Large Repository Considerations

# Optimize for large repositories
git config gc.auto 0  # Disable automatic gc
git config pack.threads 1  # Single thread for stability
git config pack.windowMemory 1g  # Limit window memory

Essential Git Configuration for Maintenance

Enhanced configuration for optimal maintenance workflows:

[gc]
    # Disable auto-gc to prevent performance issues during work
    auto = 0

    # Aggressive settings for manual runs
    aggressiveWindow = 250
    window = 50

[pack]
    # Optimize for reliability over speed
    threads = 1
    windowMemory = 1g

    # Delta compression settings
    depth = 50
    window = 10

[fetch]
    # Automatically prune deleted refs
    prune = true

[repack]
    # Optimize packfile creation
    usedeltabaseoffset = true

Advanced Maintenance Workflows

Comprehensive Repository Audit

# Complete repository health check
git fsck --full --verbose
git count-objects -vH
git reflog expire --expire=now --all
git gc --aggressive --prune=now
git repack -a -d

Recovery from Corruption

# In case of repository corruption
git fsck --full
git prune
git reflog expire --expire=now --all
git gc --aggressive --prune=now

tig Advanced Features

Custom Key Bindings

Add to ~/.tigrc:

# Custom key bindings
bind main R !git gc --aggressive
bind status G !git gc --aggressive

Color Configuration

Enhanced color scheme in ~/.tigrc:

# Enhanced color scheme
color "default" yellow   red     reverse
color "cursor"  yellow   magenta reverse
color "selected" white    blue    bold
color "line-number" green default

Conclusion

Regular Git maintenance ensures optimal repository performance and prevents data bloat.
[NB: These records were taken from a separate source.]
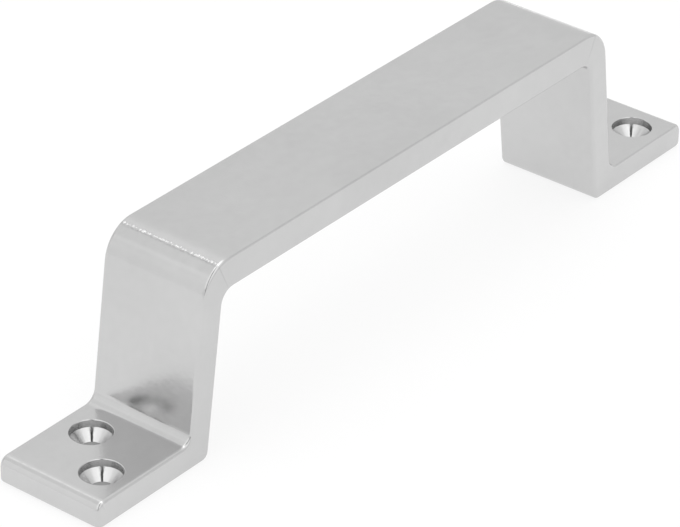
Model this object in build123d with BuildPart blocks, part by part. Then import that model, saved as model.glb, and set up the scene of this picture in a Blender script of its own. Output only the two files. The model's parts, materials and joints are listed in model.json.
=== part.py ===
"""Bridge pull handle: one thick metal strip that rises from two flat feet on inward-leaning legs.

Frame: millimetres, X along the handle, Y across the strip, +Z up away from the surface that the
handle is screwed to. The origin is on that surface, midway between the two ends.
"""

from build123d import *
from math import cos, radians, tan
import os

# ---------------------------------------------------------------- driving dimensions (mm, degrees)

# Strip and overall form
overall_length = 190.0  # over the two foot ends
overall_height = 42.0  # sole of the feet to the top of the bar
strip_width = 25.0  # across the handle, the same at the bar, the legs and the feet
bar_thickness = 7.0
leg_thickness = 5.9  # measured square to the leg
foot_thickness = 5.8
foot_length = 26.4  # foot end to the heel line, where leg and foot faces would meet
leg_lean = 7.6  # each leg leans this far inward from upright, in degrees

# Corners of the side profile
outer_bend_radius = 7.8  # leg into the bar, on the outside
inner_bend_radius = 3.2  # leg into the bar, on the finger side
heel_fillet_radius = 2.6  # leg into the top of the foot
sole_corner_radius = 1.9  # under the leg, where the sole begins
foot_end_top_radius = 2.2
foot_end_bottom_radius = 1.3

# Long edges along both sides of the strip
side_edge_radius = 0.8

# Screw holes, two in each foot, set on the foot's diagonal
screw_hole_diameter = 4.5  # clearance for a 4 mm countersunk screw
countersink_diameter = 8.6
countersink_angle = 90.0
recess_depth = 1.65  # straight wall above the cone, so that the head sits below the surface
mouth_rounding = 0.15  # fine rounding of the recess mouth
exit_break = 0.15  # fine edge break where each hole leaves the sole
outer_hole_from_end = 8.8  # foot end to the centre of the outer hole
outer_hole_from_edge = 6.9  # front edge of the strip to the centre of the outer hole
inner_hole_from_heel = 8.85  # heel line to the centre of the inner hole
inner_hole_from_edge = 7.7  # back edge of the strip to the centre of the inner hole

# ---------------------------------------------------------------------------------- derived places

half_length = overall_length / 2
half_width = strip_width / 2
heel_x = half_length - foot_length
bar_underside = overall_height - bar_thickness
lean_run = tan(radians(leg_lean))  # how far a leg moves inward for each millimetre that it rises
leg_width_level = leg_thickness / cos(radians(leg_lean))  # leg thickness along a level line


def leg_outer_x(height: float) -> float:
    """X of the right leg's outer face at a height above the sole."""
    return heel_x - (height - foot_thickness) * lean_run


def leg_inner_x(height: float) -> float:
    """X of the right leg's inner face at a height above the sole."""
    return leg_outer_x(height) - leg_width_level


# Sharp corners of the right half of the side profile, from the bar's top round to its underside,
# and the radius that rounds each corner between the two ends of that list.
profile_corners = [
    (0, overall_height),
    (leg_outer_x(overall_height), overall_height),
    (heel_x, foot_thickness),
    (half_length, foot_thickness),
    (half_length, 0),
    (leg_inner_x(0), 0),
    (leg_inner_x(bar_underside), bar_underside),
    (0, bar_underside),
]
corner_radii = [
    outer_bend_radius,
    heel_fillet_radius,
    foot_end_top_radius,
    foot_end_bottom_radius,
    sole_corner_radius,
    inner_bend_radius,
]

# Screw hole centres on the right foot; the left foot mirrors them.
outer_hole = (half_length - outer_hole_from_end, outer_hole_from_edge - half_width)
inner_hole = (heel_x + inner_hole_from_heel, half_width - inner_hole_from_edge)
cone_top = foot_thickness - recess_depth  # level where the recess wall meets the cone

# ------------------------------------------------------------------------------------- the handle

with BuildPart() as pull_handle:
    # Side profile of the bent strip, drawn as its right half and mirrored
    with BuildSketch(Plane.XZ):
        with BuildLine():
            FilletPolyline(*profile_corners, radius=corner_radii)
            mirror(about=Plane.YZ)
        make_face()
    extrude(amount=half_width, both=True)

    # Rounded long edges, round the whole outline of both flat sides
    flat_sides = pull_handle.faces().filter_by(Axis.Y)
    fillet(flat_sides.edges(), radius=side_edge_radius)

    # Recessed countersunk screw holes, mirrored from foot to foot
    with Locations(
        *[(end * x, y, cone_top) for end in (-1, 1) for x, y in (outer_hole, inner_hole)]
    ):
        CounterSinkHole(
            radius=screw_hole_diameter / 2,
            counter_sink_radius=countersink_diameter / 2,
            depth=foot_thickness,
            counter_sink_angle=countersink_angle,
        )

    # Fine rounding round the mouth of each recess, and fine edge break at the exit of each hole
    foot_tops = pull_handle.faces().filter_by(Axis.Z).filter_by_position(
        Axis.Z, foot_thickness - mouth_rounding, foot_thickness + mouth_rounding
    )
    fillet(foot_tops.edges().filter_by(GeomType.CIRCLE), radius=mouth_rounding)
    soles = pull_handle.faces().filter_by(Axis.Z).sort_by(Axis.Z)[:2]
    chamfer(soles.edges().filter_by(GeomType.CIRCLE), length=exit_break)

pull_handle.part.label = "pull_handle"
pull_handle.part.color = Color(0.78, 0.78, 0.79)

os.makedirs("parts", exist_ok=True)
export_step(pull_handle.part, "parts/pull_handle.step")
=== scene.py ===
"""Bridge pull handle: finish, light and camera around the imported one-piece handle.

The handle comes from the frame. This script gives its bare metal a tumbled, softly shining
finish with turned countersinks, lays the fine burr line over both outer bends, and sets the handle
on a pale floor inside a soft white light tent. Frame: metres, X along the handle, Y across it, Z up.
"""

import json
import logging
import math
from dataclasses import dataclass, field
from enum import Enum
from typing import Any

import bmesh
import bpy
from mathutils import Matrix, Vector, noise


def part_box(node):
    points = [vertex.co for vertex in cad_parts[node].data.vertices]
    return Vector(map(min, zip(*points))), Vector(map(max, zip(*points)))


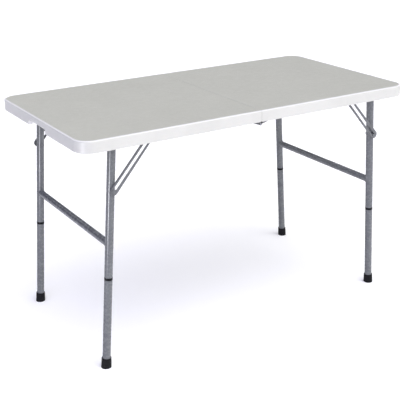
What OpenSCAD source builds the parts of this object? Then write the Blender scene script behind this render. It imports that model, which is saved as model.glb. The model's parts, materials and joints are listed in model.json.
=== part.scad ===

Garbage collection tools like git gc and git prune keep repositories lean, while visualization tools like tig provide essential insights into repository state. Understanding recovery operations through git reflog and git fsck ensures resilience against accidental data loss.

Establishing regular maintenance routines and monitoring repository health prevents performance degradation and maintains a healthy development environment. These tools and techniques are essential for repositories of any size, but become critical as repositories grow in complexity and history depth.